Je pense à eux qui un jour, bien trop vite cependant, seront des hommes et aimeront d'autres femmes que moi, à ces grandes peines d'amour qui leur broieront le coeur, aux échecs sportifs, scolaires et professionnels auxquels ils seront confrontés.

Je ne peux m'empêcher d'en vouloir un peu à notre système scolaire qui valorise trop peu les boules d'énergie que sont nos garçons et qui peine à leur offrir les modèles masculins dont ils ont tant besoin, mais qui sont souvent absents de nos écoles. Et je me questionne: au-delà de nous, les parents, la société n'a-t-elle pas son rôle à jouer dans la façon dont on traite les garçons?

Depuis quelques décennies, on nous a servi un «girl power» discours selon lequel le monde appartient maintenant aux femmes et que désormais, les hommes n'ont plus le monopole de la réussite et du pouvoir. Ce discours, ce fut de la musique aux oreilles de la jeune fille que j'ai été, de celle qui s'est souvent comportée en «tasse-toi mononcle» à l'égard de ses compagnons d'études et qui n'a aujourd'hui rien à envier à ses confrères masculins. Rien n'est acquis pour les femmes, mais avouons que de grands pas ont été franchis.

Nonobstant cette féminisation de la société, je me demande si, dans notre code génétique à nous, les filles, ne serait pas inscrite cette capacité à ne pas plier l'échine devant l'adversité, à faire fi de notre orgueil pour crier au secours et signaler un appel à l'aide. Tant mieux pour nous, le cas échéant.

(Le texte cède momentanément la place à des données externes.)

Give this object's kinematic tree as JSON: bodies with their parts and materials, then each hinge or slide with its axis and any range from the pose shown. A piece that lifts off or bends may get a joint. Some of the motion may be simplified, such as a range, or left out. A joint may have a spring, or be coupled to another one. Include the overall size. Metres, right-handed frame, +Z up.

Mais que fait-on de la détresse qui peut aussi engourdir les garçons, les entraîner vers les bas-fonds et les amener à des gestes de désespoir? Il faut trouver des outils et des stratégies qui sauront les interpeller, les secouer et les amener à sortir de leur torpeur pour aller chercher de l'aide. Au fond, peut-être faut-il simplement masculiniser notre approche face au désarroi des garçons et des hommes qui nous entourent. Il ne faudrait pas perdre de vue que tout autant que les petites filles, les petits garçons, les miens comme les vôtres, sont notre avenir.

Ma réflexion est évidemment subjective et irrationnelle puisqu'elle touche la chair de ma chair et me renvoie à ceux qui me sont le plus précieux sur cette Terre. Cependant, tout aussi émotionnelle soit-elle, je crois que cette réflexion a sa raison d'être et qu'à plusieurs têtes, nous pourrons éventuellement arriver à des solutions afin de mieux aimer nos garçons...

L'auteure réside à Brossard.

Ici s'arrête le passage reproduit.